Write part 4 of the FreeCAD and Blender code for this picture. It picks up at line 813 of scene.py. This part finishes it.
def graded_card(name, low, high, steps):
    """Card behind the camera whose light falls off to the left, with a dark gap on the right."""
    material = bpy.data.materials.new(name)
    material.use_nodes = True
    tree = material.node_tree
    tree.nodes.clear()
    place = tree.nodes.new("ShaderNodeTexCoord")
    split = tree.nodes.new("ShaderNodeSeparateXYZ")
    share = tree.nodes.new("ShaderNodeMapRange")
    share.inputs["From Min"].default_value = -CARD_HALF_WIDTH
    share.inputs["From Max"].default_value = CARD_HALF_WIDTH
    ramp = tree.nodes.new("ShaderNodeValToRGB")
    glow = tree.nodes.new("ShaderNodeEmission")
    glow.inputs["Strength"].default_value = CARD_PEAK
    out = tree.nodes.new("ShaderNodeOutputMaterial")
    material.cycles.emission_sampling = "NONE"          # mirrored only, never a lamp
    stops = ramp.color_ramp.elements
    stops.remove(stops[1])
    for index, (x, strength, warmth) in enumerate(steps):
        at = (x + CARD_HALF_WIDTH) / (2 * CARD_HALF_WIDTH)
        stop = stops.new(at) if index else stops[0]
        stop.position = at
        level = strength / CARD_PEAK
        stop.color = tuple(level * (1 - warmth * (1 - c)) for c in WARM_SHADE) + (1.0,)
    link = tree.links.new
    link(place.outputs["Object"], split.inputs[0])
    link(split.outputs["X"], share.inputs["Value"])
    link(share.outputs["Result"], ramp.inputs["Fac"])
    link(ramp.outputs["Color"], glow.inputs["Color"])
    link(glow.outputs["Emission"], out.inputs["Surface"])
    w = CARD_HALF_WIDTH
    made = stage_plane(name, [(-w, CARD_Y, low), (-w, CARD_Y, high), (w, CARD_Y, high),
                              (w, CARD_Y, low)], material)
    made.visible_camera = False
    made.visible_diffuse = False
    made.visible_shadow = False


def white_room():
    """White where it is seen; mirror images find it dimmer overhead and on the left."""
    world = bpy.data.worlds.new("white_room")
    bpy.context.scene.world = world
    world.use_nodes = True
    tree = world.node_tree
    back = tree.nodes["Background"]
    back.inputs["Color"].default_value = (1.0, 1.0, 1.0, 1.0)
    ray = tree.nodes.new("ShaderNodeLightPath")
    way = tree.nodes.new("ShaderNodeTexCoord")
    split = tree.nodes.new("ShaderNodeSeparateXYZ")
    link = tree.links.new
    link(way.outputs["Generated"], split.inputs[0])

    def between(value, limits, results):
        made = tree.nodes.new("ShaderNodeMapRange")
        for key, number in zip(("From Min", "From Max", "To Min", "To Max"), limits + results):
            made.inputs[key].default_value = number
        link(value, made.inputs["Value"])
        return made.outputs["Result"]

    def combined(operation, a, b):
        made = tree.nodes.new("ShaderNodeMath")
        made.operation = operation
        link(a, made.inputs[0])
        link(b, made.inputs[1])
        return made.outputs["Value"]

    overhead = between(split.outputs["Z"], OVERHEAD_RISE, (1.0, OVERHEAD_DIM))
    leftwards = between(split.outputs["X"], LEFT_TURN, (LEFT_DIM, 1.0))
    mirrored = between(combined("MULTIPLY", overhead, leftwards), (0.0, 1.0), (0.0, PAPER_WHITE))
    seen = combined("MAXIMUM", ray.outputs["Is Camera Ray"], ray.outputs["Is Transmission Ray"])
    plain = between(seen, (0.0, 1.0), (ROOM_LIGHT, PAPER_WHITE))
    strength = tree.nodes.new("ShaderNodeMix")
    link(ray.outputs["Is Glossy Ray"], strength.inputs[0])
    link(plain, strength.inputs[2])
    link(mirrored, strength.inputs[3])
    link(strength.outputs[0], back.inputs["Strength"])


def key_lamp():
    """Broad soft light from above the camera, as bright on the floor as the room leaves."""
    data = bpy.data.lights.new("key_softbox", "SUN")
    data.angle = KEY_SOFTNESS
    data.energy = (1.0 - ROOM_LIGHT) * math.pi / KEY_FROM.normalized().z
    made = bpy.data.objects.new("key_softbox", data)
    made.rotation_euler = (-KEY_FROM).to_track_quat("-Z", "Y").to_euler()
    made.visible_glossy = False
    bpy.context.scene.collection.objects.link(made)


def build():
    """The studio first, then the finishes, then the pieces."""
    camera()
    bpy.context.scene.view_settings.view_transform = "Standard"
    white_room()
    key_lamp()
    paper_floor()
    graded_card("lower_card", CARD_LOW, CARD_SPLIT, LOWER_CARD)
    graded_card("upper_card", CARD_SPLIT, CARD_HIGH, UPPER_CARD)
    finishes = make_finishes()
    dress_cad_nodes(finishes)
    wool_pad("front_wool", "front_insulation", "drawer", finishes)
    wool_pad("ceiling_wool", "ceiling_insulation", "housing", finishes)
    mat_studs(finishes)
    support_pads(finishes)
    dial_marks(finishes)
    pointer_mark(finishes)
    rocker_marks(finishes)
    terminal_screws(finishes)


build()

--

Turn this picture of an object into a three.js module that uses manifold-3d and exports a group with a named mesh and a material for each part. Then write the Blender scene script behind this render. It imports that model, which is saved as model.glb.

--

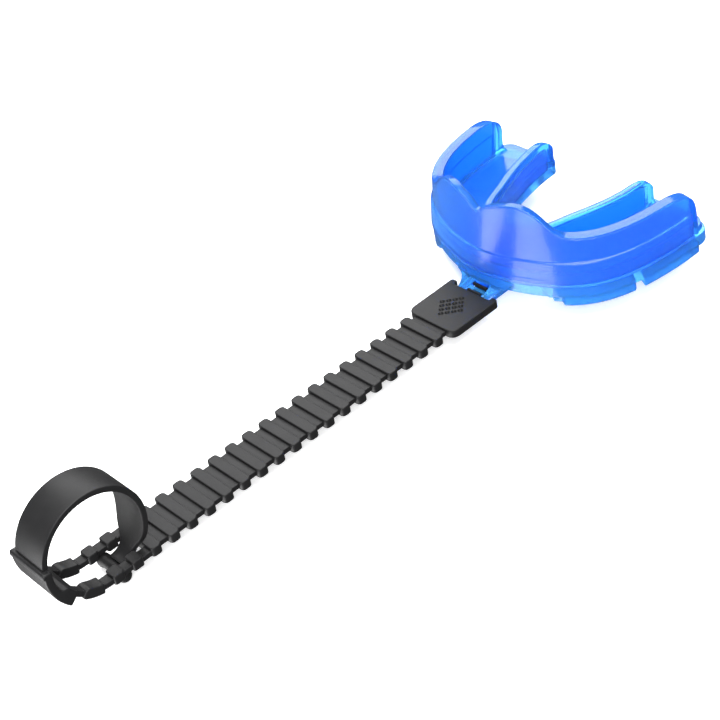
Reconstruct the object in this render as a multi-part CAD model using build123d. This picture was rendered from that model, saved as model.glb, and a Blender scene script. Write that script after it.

Request
In the records, locate each line holding the string "picture" and copy it.

Result of this exercise
Write part 4 of the FreeCAD and Blender code for this picture. It picks up at line 813 of scene.py. This part finishes it.
Turn this picture of an object into a three.js module that uses manifold-3d and exports a group with a named mesh and a material for each part. Then write the Blender scene script behind this render. It imports that model, which is saved as model.glb.
Reconstruct the object in this render as a multi-part CAD model using build123d. This picture was rendered from that model, saved as model.glb, and a Blender scene script. Write that script after it.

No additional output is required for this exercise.